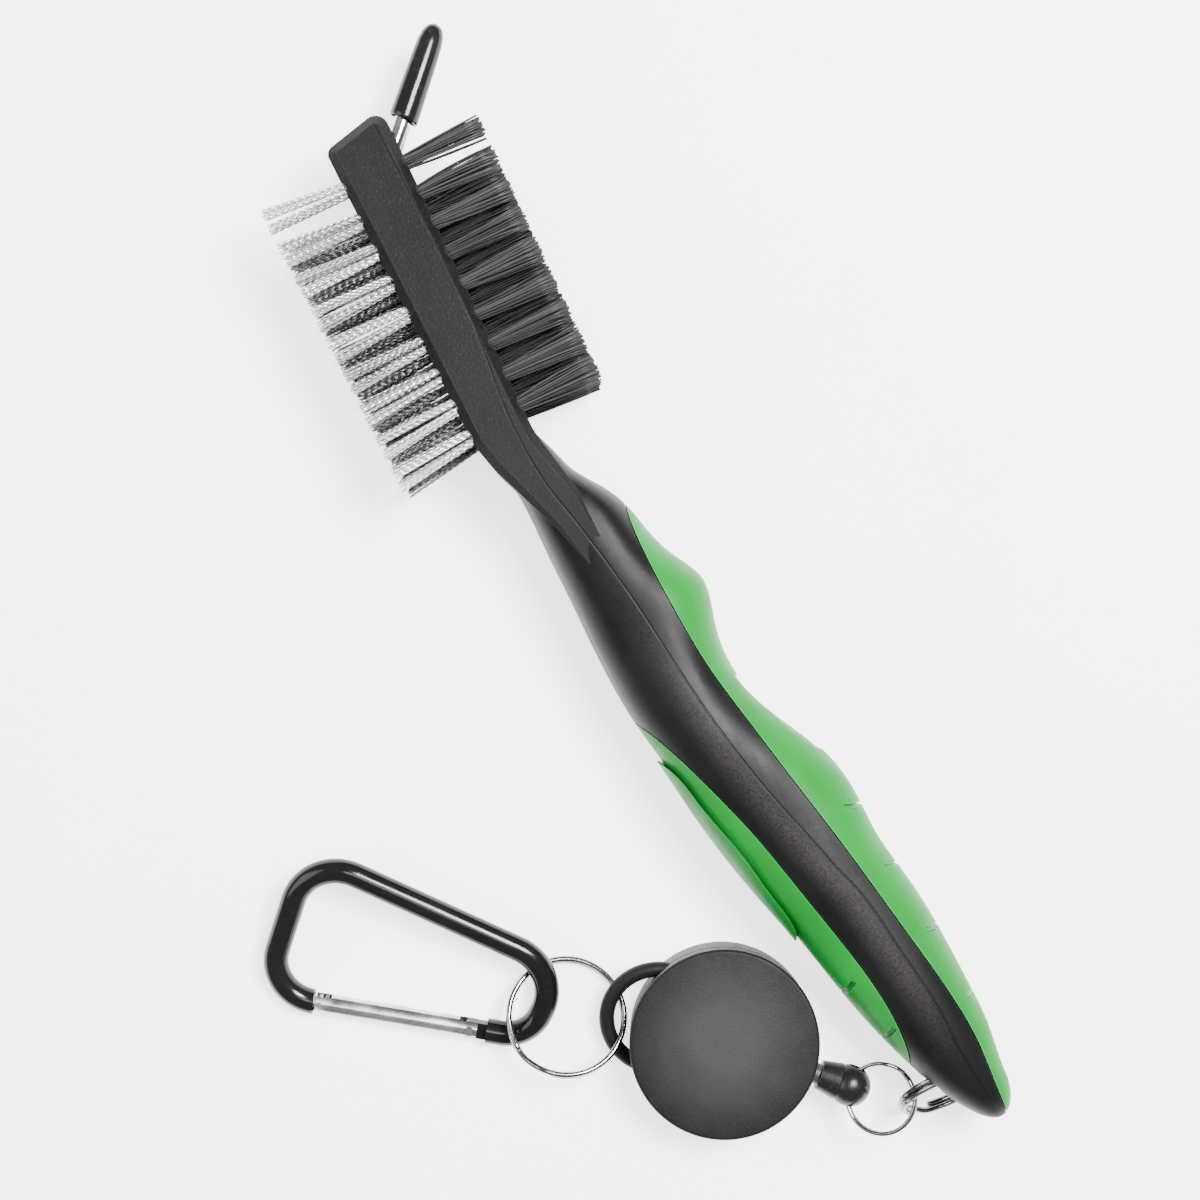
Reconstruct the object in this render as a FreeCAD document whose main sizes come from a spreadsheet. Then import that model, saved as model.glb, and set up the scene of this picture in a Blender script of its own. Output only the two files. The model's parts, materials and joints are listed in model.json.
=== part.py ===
import FreeCAD, Part
import math
import os

from FreeCAD import Placement, Rotation, Vector

os.makedirs("parts", exist_ok=True)
doc = FreeCAD.newDocument("groove_brush")

# ---------------------------------------------------------------- sizes (mm)
# The brush lies on its side: the tail is near y = 0, the head towards +Y, nylon towards +X, wire towards -X.
SIZES = {
    # head and handle
    "head_thickness": 24.0,
    "head_bevel": 1.5,
    "grip_thickness": 2.2,
    "grip_seam": 0.18,
    "pad_rise": 0.7,
    "groove_depth": 0.6,
    "groove_width": 0.9,
    "groove_length": 4.4,
    "thumb_step": 0.4,
    # tufts
    "tuft_exposed": 14.0,
    "tuft_root_radius": 1.65,
    "tuft_tip_radius": 2.15,
    "tuft_hole_radius": 1.7,
    "tuft_hole_depth": 3.2,
    "tuft_seat_depth": 2.5,
    "nylon_pitch": 5.46,
    "wire_pitch": 5.64,
    "wire_leg_radius": 0.75,
    "outer_column": 9.2,
    "inner_column": 5.2,
    "anchor_width": 2.6,
    "anchor_height": 0.6,
    "anchor_gauge": 0.35,
    # groove spike
    "spike_x": -0.87,
    "spike_y": 188.15,
    "spike_bearing": 50.7,
    "spike_length": 22.6,
    "spike_radius": 1.55,
    "spike_eye_radius": 2.15,
    "spike_eye_half": 1.7,
    "spike_point_length": 6.0,
    "spike_point_radius": 0.4,
    "pivot_radius": 1.0,
    "pivot_length": 17.0,
    "pivot_fit": 0.05,
    "cap_start": 6.6,
    "cap_end": 23.8,
    "cap_radius": 2.5,
    "cap_bore_length": 16.1,
    "cap_fit": 0.05,
    # tail ring and link ring
    "lanyard_hole_radius": 2.7,
    "ring_relief": 0.75,
    "tail_ring_x": -4.4,
    "tail_ring_y": 5.9,
    "tail_ring_z": 7.6,
    "tail_ring_radius": 7.5,
    "tail_ring_gauge": 0.44,
    "link_ring_radius": 5.8,
    "link_ring_gauge": 0.30,
    "link_ring_tilt": 22.0,
    "link_ring_play": 0.25,
    # reel
    "reel_x": -31.54,
    "reel_y": 32.58,
    "reel_exit_angle": -51.5,
    "reel_radius": 16.0,
    "reel_wall": 1.3,
    "reel_plate": 1.4,
    "reel_back_height": 9.9,
    "reel_seam": 0.25,
    "reel_height": 12.0,
    "reel_edge": 0.6,
    "reel_crown": 0.5,
    "reel_overhang": 0.25,
    "spigot_wall": 0.8,
    "spigot_fit": 0.1,
    "spigot_depth": 0.9,
    "bail_radius": 1.3,
    "bail_foot_reach": 14.9,
    "bail_apex_reach": 20.2,
    "bail_high_foot": 5.9,
    "bail_apex": 4.3,
    "bail_low_foot": 2.2,
    "wall_groove_height": 6.73,
    "wall_groove_gauge": 0.28,
    "axle_radius": 1.6,
    "axle_start": 0.3,
    "axle_socket": 0.6,
    "spool_fit": 0.08,
    "spool_radius": 13.2,
    "spool_bottom": 1.7,
    "spool_top": 9.9,
    "flange_thickness": 0.8,
    "cord_band_bottom": 5.9,
    "cord_drum_radius": 8.0,
    "cord_band_radius": 12.2,
    "spring_cup_radius": 12.0,
    "spring_gauge": 0.22,
    "spring_play": 0.25,
    "cord_height": 6.9,
    "cord_radius": 0.45,
    # cord end fitting
    "nozzle_start": 14.6,
    "nozzle_end": 17.1,
    "nozzle_radius": 1.75,
    "nozzle_bore": 0.75,
    "boot_start": 17.25,
    "boot_base_radius": 2.5,
    "boot_neck": 20.6,
    "boot_neck_radius": 3.15,
    "boot_ball": 22.74,
    "boot_ball_radius": 3.55,
    "boot_eye_radius": 1.25,
    "crimp_start": 17.9,
    "crimp_end": 20.4,
    "crimp_radius": 1.0,
    # key ring
    "key_ring_x": -52.3,
    "key_ring_y": 49.6,
    "key_ring_z": 4.63,
    "key_ring_radius": 9.85,
    "key_ring_gauge": 0.5,
    # carabiner
    "carabiner_rod": 2.15,
    "carabiner_tilt": 15.0,
    "gate_radius": 1.7,
    "gate_slot": 1.7,
    "gate_tab": 1.5,
    "gate_tab_radius": 1.45,
    "latch_pin_radius": 0.6,
    "gate_pin_radius": 0.8,
    "gate_pin_fit": 0.05,
    "gate_pin_length": 3.4,
    "latch_pin_length": 3.0,
    "latch_pin_reach": 1.1,
    "gate_spring_radius": 0.8,
    "gate_spring_room": 0.95,
    "gate_spring_length": 7.6,
}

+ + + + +

Copy all of the data. Keep every word exactly as it is.

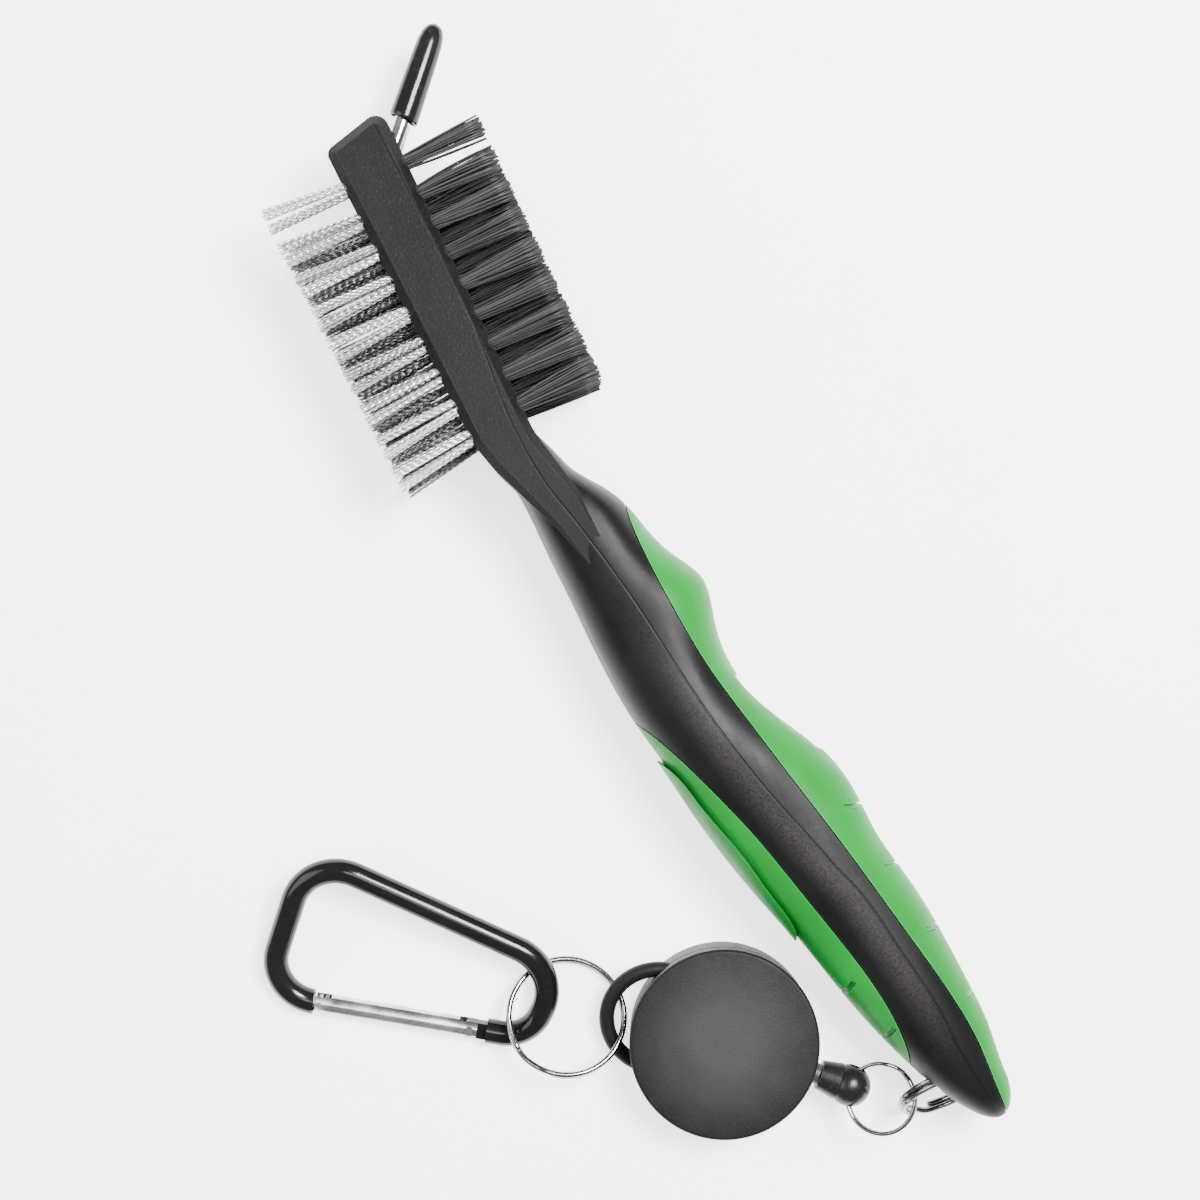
Reconstruct the object in this render as a FreeCAD document whose main sizes come from a spreadsheet. Then import that model, saved as model.glb, and set up the scene of this picture in a Blender script of its own. Output only the two files. The model's parts, materials and joints are listed in model.json.
=== part.py ===
import FreeCAD, Part
import math
import os

from FreeCAD import Placement, Rotation, Vector

os.makedirs("parts", exist_ok=True)
doc = FreeCAD.newDocument("groove_brush")

# ---------------------------------------------------------------- sizes (mm)
# The brush lies on its side: the tail is near y = 0, the head towards +Y, nylon towards +X, wire towards -X.
SIZES = {
    # head and handle
    "head_thickness": 24.0,
    "head_bevel": 1.5,
    "grip_thickness": 2.2,
    "grip_seam": 0.18,
    "pad_rise": 0.7,
    "groove_depth": 0.6,
    "groove_width": 0.9,
    "groove_length": 4.4,
    "thumb_step": 0.4,
    # tufts
    "tuft_exposed": 14.0,
    "tuft_root_radius": 1.65,
    "tuft_tip_radius": 2.15,
    "tuft_hole_radius": 1.7,
    "tuft_hole_depth": 3.2,
    "tuft_seat_depth": 2.5,
    "nylon_pitch": 5.46,
    "wire_pitch": 5.64,
    "wire_leg_radius": 0.75,
    "outer_column": 9.2,
    "inner_column": 5.2,
    "anchor_width": 2.6,
    "anchor_height": 0.6,
    "anchor_gauge": 0.35,
    # groove spike
    "spike_x": -0.87,
    "spike_y": 188.15,
    "spike_bearing": 50.7,
    "spike_length": 22.6,
    "spike_radius": 1.55,
    "spike_eye_radius": 2.15,
    "spike_eye_half": 1.7,
    "spike_point_length": 6.0,
    "spike_point_radius": 0.4,
    "pivot_radius": 1.0,
    "pivot_length": 17.0,
    "pivot_fit": 0.05,
    "cap_start": 6.6,
    "cap_end": 23.8,
    "cap_radius": 2.5,
    "cap_bore_length": 16.1,
    "cap_fit": 0.05,
    # tail ring and link ring
    "lanyard_hole_radius": 2.7,
    "ring_relief": 0.75,
    "tail_ring_x": -4.4,
    "tail_ring_y": 5.9,
    "tail_ring_z": 7.6,
    "tail_ring_radius": 7.5,
    "tail_ring_gauge": 0.44,
    "link_ring_radius": 5.8,
    "link_ring_gauge": 0.30,
    "link_ring_tilt": 22.0,
    "link_ring_play": 0.25,
    # reel
    "reel_x": -31.54,
    "reel_y": 32.58,
    "reel_exit_angle": -51.5,
    "reel_radius": 16.0,
    "reel_wall": 1.3,
    "reel_plate": 1.4,
    "reel_back_height": 9.9,
    "reel_seam": 0.25,
    "reel_height": 12.0,
    "reel_edge": 0.6,
    "reel_crown": 0.5,
    "reel_overhang": 0.25,
    "spigot_wall": 0.8,
    "spigot_fit": 0.1,
    "spigot_depth": 0.9,
    "bail_radius": 1.3,
    "bail_foot_reach": 14.9,
    "bail_apex_reach": 20.2,
    "bail_high_foot": 5.9,
    "bail_apex": 4.3,
    "bail_low_foot": 2.2,
    "wall_groove_height": 6.73,
    "wall_groove_gauge": 0.28,
    "axle_radius": 1.6,
    "axle_start": 0.3,
    "axle_socket": 0.6,
    "spool_fit": 0.08,
    "spool_radius": 13.2,
    "spool_bottom": 1.7,
    "spool_top": 9.9,
    "flange_thickness": 0.8,
    "cord_band_bottom": 5.9,
    "cord_drum_radius": 8.0,
    "cord_band_radius": 12.2,
    "spring_cup_radius": 12.0,
    "spring_gauge": 0.22,
    "spring_play": 0.25,
    "cord_height": 6.9,
    "cord_radius": 0.45,
    # cord end fitting
    "nozzle_start": 14.6,
    "nozzle_end": 17.1,
    "nozzle_radius": 1.75,
    "nozzle_bore": 0.75,
    "boot_start": 17.25,
    "boot_base_radius": 2.5,
    "boot_neck": 20.6,
    "boot_neck_radius": 3.15,
    "boot_ball": 22.74,
    "boot_ball_radius": 3.55,
    "boot_eye_radius": 1.25,
    "crimp_start": 17.9,
    "crimp_end": 20.4,
    "crimp_radius": 1.0,
    # key ring
    "key_ring_x": -52.3,
    "key_ring_y": 49.6,
    "key_ring_z": 4.63,
    "key_ring_radius": 9.85,
    "key_ring_gauge": 0.5,
    # carabiner
    "carabiner_rod": 2.15,
    "carabiner_tilt": 15.0,
    "gate_radius": 1.7,
    "gate_slot": 1.7,
    "gate_tab": 1.5,
    "gate_tab_radius": 1.45,
    "latch_pin_radius": 0.6,
    "gate_pin_radius": 0.8,
    "gate_pin_fit": 0.05,
    "gate_pin_length": 3.4,
    "latch_pin_length": 3.0,
    "latch_pin_reach": 1.1,
    "gate_spring_radius": 0.8,
    "gate_spring_room": 0.95,
    "gate_spring_length": 7.6,
}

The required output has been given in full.